Saturday, May 28, 2016

Improving your nutrition

One of the nutritionally linked problems is carbohydrate sensitivity. A friend, Carolyn Berdanier, coined the phrase. It goes like this. The small intestine sends an extra signal to the pancreas that there is too much glucose coming, so gobs of insulin are secreted. The excess insulin produces extra lipids and reduces the high affinity insulin receptors, the latter which increases the need for insulin. The high blood lipids cause a slow accumulation of lipids (and other lesions) in the arteries of the heart and in some cases, the kidneys.

Another carbohydrate-related problem has to do with the digestion of starch. Think of starch as a string on which are beads of glucoses. This kind of straight chain starch is called amylose. Another kind of starch has branches of glucoses linked together off the straight chain. This is called amylo pectin. (Stay with me, we are almost there).

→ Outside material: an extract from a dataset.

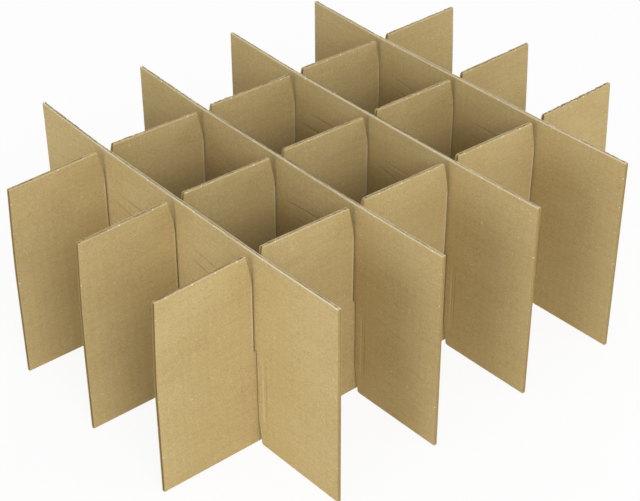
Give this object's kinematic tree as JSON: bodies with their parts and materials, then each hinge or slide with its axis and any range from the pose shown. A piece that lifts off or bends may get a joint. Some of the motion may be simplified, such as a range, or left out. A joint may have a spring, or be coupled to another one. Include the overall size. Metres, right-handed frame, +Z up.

Starch is digested by an enzyme called amylase. Amylase attaches to the end of a glucose chain. The more branched a starch molecule is the more amylases can attach producing more glucose molecules per unit time. Large amounts of glucose damages the arterial walls by crosslinking proteins. In the case of amylose (or less branched starch), more of the starch goes to the large intestine where it is treated like fiber and chewed up by bacteria.

So, if we can slow the digestion of starch, we can slow the glucose inflow.

How do we do that?

One way to do that is by treating potatoes ( a branched chain starch source) by cooking it 12 minutes in the Instant Pot. Instant Pot is not a Colorado cigarette, but a high pressure cooker.

Take 4 potatoes, add 1 cup water and cook for 12 minutes at high pressure. Release the pressure, let the potatoes cool and put them in the refrigerator for several hours. Warm to serve. This treatment produces more straight chain amylose.